The Personal well-being in the UK Quality and Methodology Information report contains important information on:

  • the strengths and limitations of the data and how it compares with related data
  • uses and users of the data
  • how the output was created
  • the quality of the output including the accuracy of the data

How we measure personal well-being

Since 2011, we have asked personal well-being questions to adults aged 16 years and over in the UK to better understand how they feel about their lives. This release presents headline results for the year ending June 2018, along with changes over the last six years. It provides data at the UK and country level. The four personal well-being questions are:

  • Overall, how satisfied are you with your life nowadays?
  • Overall, to what extent do you feel the things you do in your life are worthwhile?
  • Overall, how happy did you feel yesterday?
  • Overall, how anxious did you feel yesterday?

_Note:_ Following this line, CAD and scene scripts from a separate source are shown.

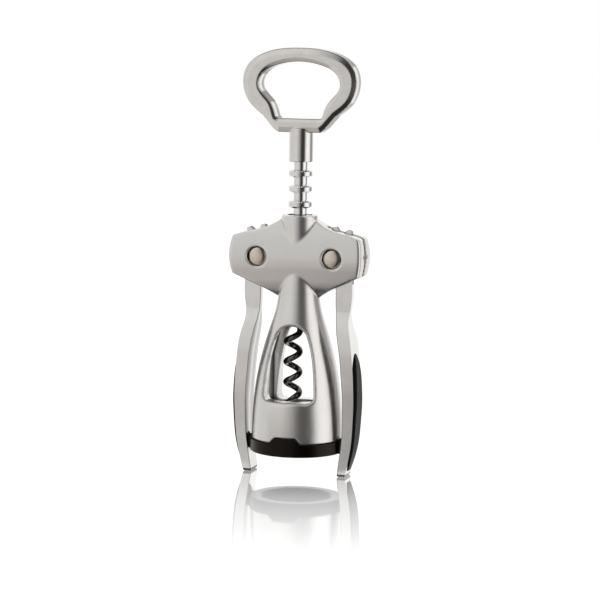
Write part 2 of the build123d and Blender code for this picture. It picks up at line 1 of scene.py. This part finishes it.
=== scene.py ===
import math

import bmesh
import bpy
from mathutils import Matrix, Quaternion, Vector

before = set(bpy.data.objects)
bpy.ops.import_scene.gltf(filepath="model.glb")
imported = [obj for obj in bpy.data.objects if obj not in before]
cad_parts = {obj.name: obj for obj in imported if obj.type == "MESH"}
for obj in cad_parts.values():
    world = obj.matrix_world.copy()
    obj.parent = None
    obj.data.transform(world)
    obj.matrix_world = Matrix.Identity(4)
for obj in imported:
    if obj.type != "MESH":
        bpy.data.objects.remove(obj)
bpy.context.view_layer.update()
scene = bpy.context.scene

# ---------------------------------------------------------------- viewpoint
VIEW_AZIMUTH = math.radians(16.5)  # the camera stands to the right of the front
VIEW_PITCH = math.radians(7.0)
VIEW_ROLL = 0.014
VIEW_DISTANCE = 1.081
AIM_SIDE = 0.0005
AIM_HEIGHT = 0.0779
LENS_MM = 145.8
SENSOR_MM = 36.0
NEAREST = 0.01
FARTHEST = 50


def set_viewpoint():
    camera = bpy.data.cameras.new("viewpoint")
    camera.lens = LENS_MM
    camera.sensor_width = SENSOR_MM
    camera.clip_start = NEAREST
    camera.clip_end = FARTHEST
    viewpoint = bpy.data.objects.new("viewpoint", camera)
    scene.collection.objects.link(viewpoint)
    right = Vector((math.cos(VIEW_AZIMUTH), math.sin(VIEW_AZIMUTH), 0))
    aim = Vector((0, 0, AIM_HEIGHT)) + AIM_SIDE * right
    away = Vector((
        math.sin(VIEW_AZIMUTH) * math.cos(VIEW_PITCH),
        -math.cos(VIEW_AZIMUTH) * math.cos(VIEW_PITCH),
        math.sin(VIEW_PITCH),
    ))
    viewpoint.location = aim + VIEW_DISTANCE * away
    turn = (-away).to_track_quat("-Z", "Y")
    viewpoint.rotation_mode = "QUATERNION"
    viewpoint.rotation_quaternion = Quaternion(away, VIEW_ROLL) @ turn
    scene.camera = viewpoint


# ---------------------------------------------------------------- node helpers
MM_IN_A_METRE = 1000


def fill(tree, socket, value):
    """Sets a socket to a number, or links it to another node's output."""
    if isinstance(value, (int, float)):
        socket.default_value = value
    else:
        tree.links.new(value, socket)


def math_node(tree, operation, *values):
    node = tree.nodes.new("ShaderNodeMath")
    node.operation = operation
    for socket, value in zip(node.inputs, values):
        fill(tree, socket, value)
    return node.outputs[0]


def product(tree, *masks):
    result = masks[0]
    for mask in masks[1:]:
        result = math_node(tree, "MULTIPLY", result, mask)
    return result


def vector_node(tree, operation, *vectors):
    node = tree.nodes.new("ShaderNodeVectorMath")
    node.operation = operation
    for socket, vector in zip(node.inputs, vectors):
        if isinstance(vector, tuple):
            socket.default_value = vector
        else:
            tree.links.new(vector, socket)
    return node.outputs


def parts_of(tree, vector):
    """The X, Y and Z outputs of a vector."""
    parts = tree.nodes.new("ShaderNodeSeparateXYZ")
    tree.links.new(vector, parts.inputs[0])
    return parts.outputs


def own_place(tree):
    return parts_of(tree, tree.nodes.new("ShaderNodeTexCoord").outputs["Object"])


def own_normal(tree):
    return parts_of(tree, tree.nodes.new("ShaderNodeTexCoord").outputs["Normal"])


def turned_normal(tree, world_normal):
    """A world normal's parts, as the piece itself has them."""
    turned = tree.nodes.new("ShaderNodeVectorTransform")
    turned.vector_type = "NORMAL"
    turned.convert_from = "WORLD"
    turned.convert_to = "OBJECT"
    tree.links.new(world_normal, turned.inputs[0])
    return parts_of(tree, turned.outputs[0])


def between(tree, value, start, end, at_start=0.0, at_end=1.0):
    """Runs from at_start to at_end while the value runs from start to end, and no further."""
    spread = tree.nodes.new("ShaderNodeMapRange")
    spread.inputs["From Min"].default_value = start
    spread.inputs["From Max"].default_value = end
    spread.inputs["To Min"].default_value = at_start
    spread.inputs["To Max"].default_value = at_end
    tree.links.new(value, spread.inputs["Value"])
    return spread.outputs["Result"]


def colour_ramp(tree, share, stops):
    """A colour that runs through the stops, given as place from 0 to 1 and colour."""
    ramp = tree.nodes.new("ShaderNodeValToRGB")
    elements = ramp.color_ramp.elements
    elements.remove(elements[-1])
    for number, (place, colour) in enumerate(stops):
        stop = elements[0] if number == 0 else elements.new(place)
        stop.position = place
        stop.color = (*colour, 1)
    tree.links.new(share, ramp.inputs["Fac"])
    return ramp.outputs["Color"]


def level_along(tree, value, stops):
    """A level that follows a value through the stops, given as value and level."""
    first, last = stops[0][0], stops[-1][0]
    share = math_node(tree, "DIVIDE", math_node(tree, "SUBTRACT", value, first), last - first)
    places = [((at - first) / (last - first), (level, level, level)) for at, level in stops]
    return colour_ramp(tree, share, places)


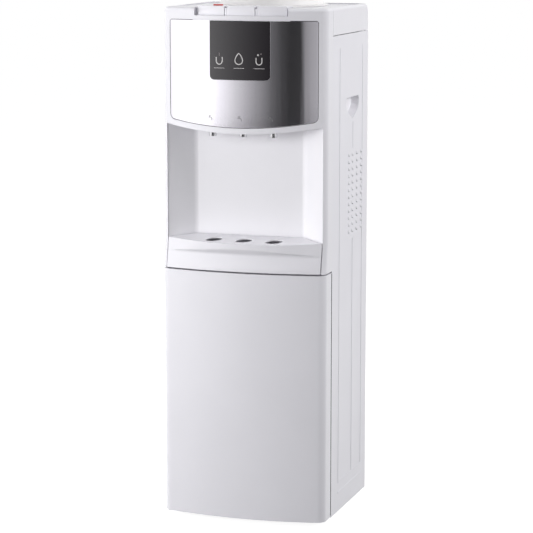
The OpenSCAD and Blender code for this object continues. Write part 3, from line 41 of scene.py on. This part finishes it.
# Sizes shared with the solids, in metres
HEAD_BOW_R = 0.408
FRONT_Y = -0.150
BOW_Y = FRONT_Y + HEAD_BOW_R
WINDOW_DEPTH = 0.0003
FACE_DEPTH = 0.0002
SHEET_BACK_Y = 0.1279
SIDE_FRONT_Y = -0.08376

# Two faces that meet at more than this show a sharp or rounded edge, in degrees
CREASE_ANGLE = 38
FLAT_ANGLE = 0.3


# Materials

def new_material(name):
    """A material, its node tree and its Principled shader."""
    material = bpy.data.materials.new(name)
    material.use_nodes = True
    tree = material.node_tree
    return material, tree, tree.nodes["Principled BSDF"]


def object_coordinates(tree, stretch=(1, 1, 1)):
    """The object's own coordinates, scaled along each axis."""
    coordinate = tree.nodes.new("ShaderNodeTexCoord")
    mapping = tree.nodes.new("ShaderNodeMapping")
    mapping.inputs["Scale"].default_value = stretch
    tree.links.new(coordinate.outputs["Object"], mapping.inputs["Vector"])
    return mapping.outputs["Vector"]


def noise(tree, vector, scale, detail=3):
    node = tree.nodes.new("ShaderNodeTexNoise")
    node.inputs["Scale"].default_value = scale
    node.inputs["Detail"].default_value = detail
    tree.links.new(vector, node.inputs["Vector"])
    return node.outputs["Fac"]


def ranged(tree, value, low, high, from_low=0.3, from_high=0.7):
    """The value moved from one range to another, and held within it."""
    node = tree.nodes.new("ShaderNodeMapRange")
    node.inputs["From Min"].default_value = from_low
    node.inputs["From Max"].default_value = from_high
    node.inputs["To Min"].default_value = low
    node.inputs["To Max"].default_value = high
    tree.links.new(value, node.inputs["Value"])
    return node.outputs["Result"]


def blended(tree, factor, first, second):
    """A colour between the two, by the factor."""
    node = tree.nodes.new("ShaderNodeMix")
    node.data_type = "RGBA"
    node.inputs[6].default_value = (*first, 1)
    node.inputs[7].default_value = (*second, 1)
    tree.links.new(factor, node.inputs[0])
    return node.outputs[2]


def surface(name, colour, rough, metal=0.0, specular=0.5, tone=0.015, tone_scale=7.0,
            grain=0.03, grain_scale=900.0, depth=0.0001, swing=0.03, stretch=(1, 1, 1),
            coat=0.0, anisotropy=0.0):
    """A finish with slow tone changes, a fine grain in its surface and an uneven gloss."""
    material, tree, shader = new_material(name)
    plain = object_coordinates(tree)
    worked = object_coordinates(tree, stretch)
    slow = ranged(tree, noise(tree, plain, tone_scale), 0, 1)
    darker = [c * (1 - tone) for c in colour]
    lighter = [min(c * (1 + tone), 1) for c in colour]
    tree.links.new(blended(tree, slow, darker, lighter), shader.inputs["Base Color"])
    fine_grain = noise(tree, worked, grain_scale, detail=4)
    tree.links.new(ranged(tree, fine_grain, rough - swing, rough + swing),
                   shader.inputs["Roughness"])
    bump = tree.nodes.new("ShaderNodeBump")
    bump.inputs["Strength"].default_value = grain
    bump.inputs["Distance"].default_value = depth
    tree.links.new(fine_grain, bump.inputs["Height"])
    tree.links.new(bump.outputs["Normal"], shader.inputs["Normal"])
    shader.inputs["Metallic"].default_value = metal
    shader.inputs["Specular IOR Level"].default_value = specular
    shader.inputs["Coat Weight"].default_value = coat
    if coat:
        shader.inputs["Coat Roughness"].default_value = 0.03
    if anisotropy:
        shader.inputs["Anisotropic"].default_value = anisotropy
        shader.inputs["Anisotropic Rotation"].default_value = 0.25
        tangent = tree.nodes.new("ShaderNodeTangent")
        tangent.direction_type = "RADIAL"
        tangent.axis = "Z"
        tree.links.new(tangent.outputs["Tangent"], shader.inputs["Tangent"])
    return material


MATERIALS = {
    "white_plastic": surface("white_plastic", (0.80, 0.79, 0.835), 0.30, grain=0.02),
    # The liner's white is a lighter copy of the housing's: painted light that brightens the
    # alcove's back wall
    "liner_plastic": surface("liner_plastic", (0.86, 0.85, 0.887), 0.34, grain=0.03),
    "seat_plastic": surface("seat_plastic", (0.84, 0.825, 0.825), 0.34, grain=0.03),
    "face_steel": surface("face_steel", (0.705, 0.685, 0.74), 0.062, metal=1, tone=0.02,
                          grain=0.08, grain_scale=60, depth=0.00005, swing=0.015,
                          stretch=(0.16, 0.16, 60), anisotropy=1.0),
    "dark_panel": surface("dark_panel", (0.012, 0.009, 0.013), 0.10, specular=0.35, tone=0.2,
                          grain=0.01, grain_scale=300, swing=0.02, coat=0.75),
    "lock_red": surface("lock_red", (0.62, 0.05, 0.05), 0.36),
    "bright_metal": surface("bright_metal", (0.66, 0.66, 0.68), 0.06, metal=1, swing=0.02,
                            grain=0.03, grain_scale=400),
    "plain_steel": surface("plain_steel", (0.50, 0.50, 0.52), 0.36, metal=1, tone=0.06,
                           grain=0.06, grain_scale=500, stretch=(1, 1, 0.2)),
    "side_paint": surface("side_paint", (0.795, 0.785, 0.835), 0.33, grain=0.06,
                          grain_scale=480, depth=0.00015),
    "grey_sheet": surface("grey_sheet", (0.42, 0.43, 0.45), 0.46, metal=0.7, tone=0.10,
                          tone_scale=60, grain=0.05),
    "foam": surface("foam", (0.78, 0.75, 0.66), 0.85, tone=0.06, tone_scale=90, grain=0.5,
                    grain_scale=420, depth=0.0004, specular=0.2),
    "rubber_black": surface("rubber_black", (0.030, 0.030, 0.031), 0.72, tone=0.15, grain=0.2,
                            grain_scale=700, specular=0.35),
    "tank_steel": surface("tank_steel", (0.58, 0.58, 0.60), 0.26, metal=1, tone=0.03,
                          grain=0.06, grain_scale=60, stretch=(0.3, 0.3, 30)),
    "copper": surface("copper", (0.72, 0.38, 0.24), 0.30, metal=1, tone=0.12, tone_scale=50,
                      grain=0.05),
    "black_paint": surface("black_paint", (0.030, 0.030, 0.032), 0.34, tone=0.12, grain=0.10,
                           grain_scale=420),
    "hose_silicone": surface("hose_silicone", (0.66, 0.67, 0.66), 0.42, tone=0.04, grain=0.05),
    "tap_plastic": surface("tap_plastic", (0.80, 0.78, 0.72), 0.36, grain=0.05),
    "board_green": surface("board_green", (0.04, 0.20, 0.09), 0.40, tone=0.2, tone_scale=160),
    "black_plastic": surface("black_plastic", (0.040, 0.040, 0.045), 0.48, tone=0.1,
                             grain=0.25, grain_scale=600, specular=0.4),
    "rocker_red": surface("rocker_red", (0.50, 0.04, 0.04), 0.30, grain=0.03),
    "cap_blue": surface("cap_blue", (0.06, 0.22, 0.52), 0.40, grain=0.05),
    "magnet_black": surface("magnet_black", (0.040, 0.040, 0.045), 0.66, grain=0.2),
    "heater_steel": surface("heater_steel", (0.34, 0.33, 0.32), 0.42, metal=1, tone=0.2,
                            tone_scale=80, grain=0.1),
}
PRINT_BRIGHT = surface("print_bright", (0.62, 0.60, 0.60), 0.45, tone=0.04, grain_scale=2500)
PRINT_DIM = surface("print_dim", (0.17, 0.15, 0.155), 0.5, tone=0.05, grain_scale=2500)
PRINT_CAPTION = surface("print_caption", (0.46, 0.44, 0.45), 0.5, tone=0.04, grain_scale=2500)
PRINT_FAINT = surface("print_faint", (0.15, 0.15, 0.155), 0.5, tone=0.04, grain_scale=2500)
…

People are asked to respond on a scale of 0 to 10, where 0 is “not at all” and 10 is “completely”. We produce estimates of the mean ratings for all four personal well-being questions, as well as their distributions (as shown in Table 1).

Please note that:

  • any changes mentioned in this publication are “statistically significant”
  • the statistical significance of differences noted within the release are determined based on non-overlapping confidence intervals
  • comparisons have been based on unrounded data

We are able to compare with the same period last year (July 2016 to June 2017) to identify any changes that may have occurred. However, we are not able to reliably compare with the preceding period (April 2017 to March 2018) as they include overlapping time periods that contain the same data.